В предисловии к «Другим берегам» Набоков так формулирует принципы, положенные им в основу сюжета: «цель – описать прошлое с предельной точностью и отыскать в нем полнозначные очертания, а именно: развитие и повторение тайных тем в явной судьбе. Я попытался дать «Мнемозине не только волю, но и закон». Там же задается и тональность, звон путеводной ноты: случайный разговор в поезде, незаметно проходит дорожная ночь. «Так-то, сударь, - закончил со вздохом рассказчик». Дальнейшее повествование выверено по этому камертону.

В основном придерживаясь хронологического порядка, Набоков, тем не менее, делает частые, основанные на ассоциациях, экскурсы в прошлое или забегает вперед, в будущее, точнее сказать, в то настоящее, в котором живет писатель. К примеру, говоря о книжке Майн-Рида, читанной в детстве, он описывает картинку на ее обложке (пустыня, кактусы и т.п.), и тут же сообщает, что примерно такая же картина видна теперь из окна его американского ранчо. Это один из характерных примеров «полнозначных очертаний», поиск которых писатель рассматривает как свою литературную задачу.

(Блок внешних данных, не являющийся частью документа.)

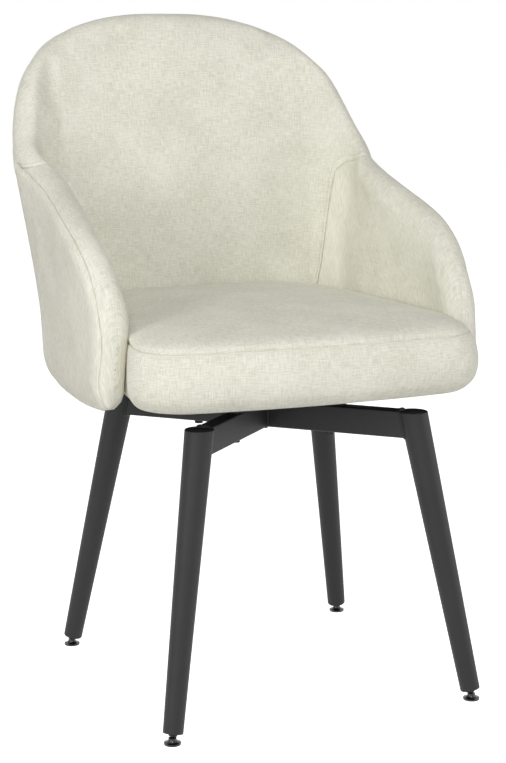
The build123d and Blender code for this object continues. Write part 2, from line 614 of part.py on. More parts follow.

Довольно часто Набоков прибегает к «обнажению приема», что вообще характерно для его художественной манеры. В «Других берегах» это выглядит наиболее естественно, т.к. от автобиографического исследования писателя ожидаешь именно посвящения в его творческие замыслы, стимулы, приемы. Так, при описании почти хрестоматийных закатов 1917 г., о которых многие писатели говорили как о тревожном символе грядущих потрясений, Набоков предпочитает говорить в «деталях и декорациях», словно речь идет о театральной постановке, а не о явлениях природы.

Суммируя, можно сказать, что полнозначные очертания и поиск «тайного смысла в явной судьбе» были основной проблемой автобиографизма писателя, верившего, что «однажды увиденное не может быть возвращено в хаос никогда».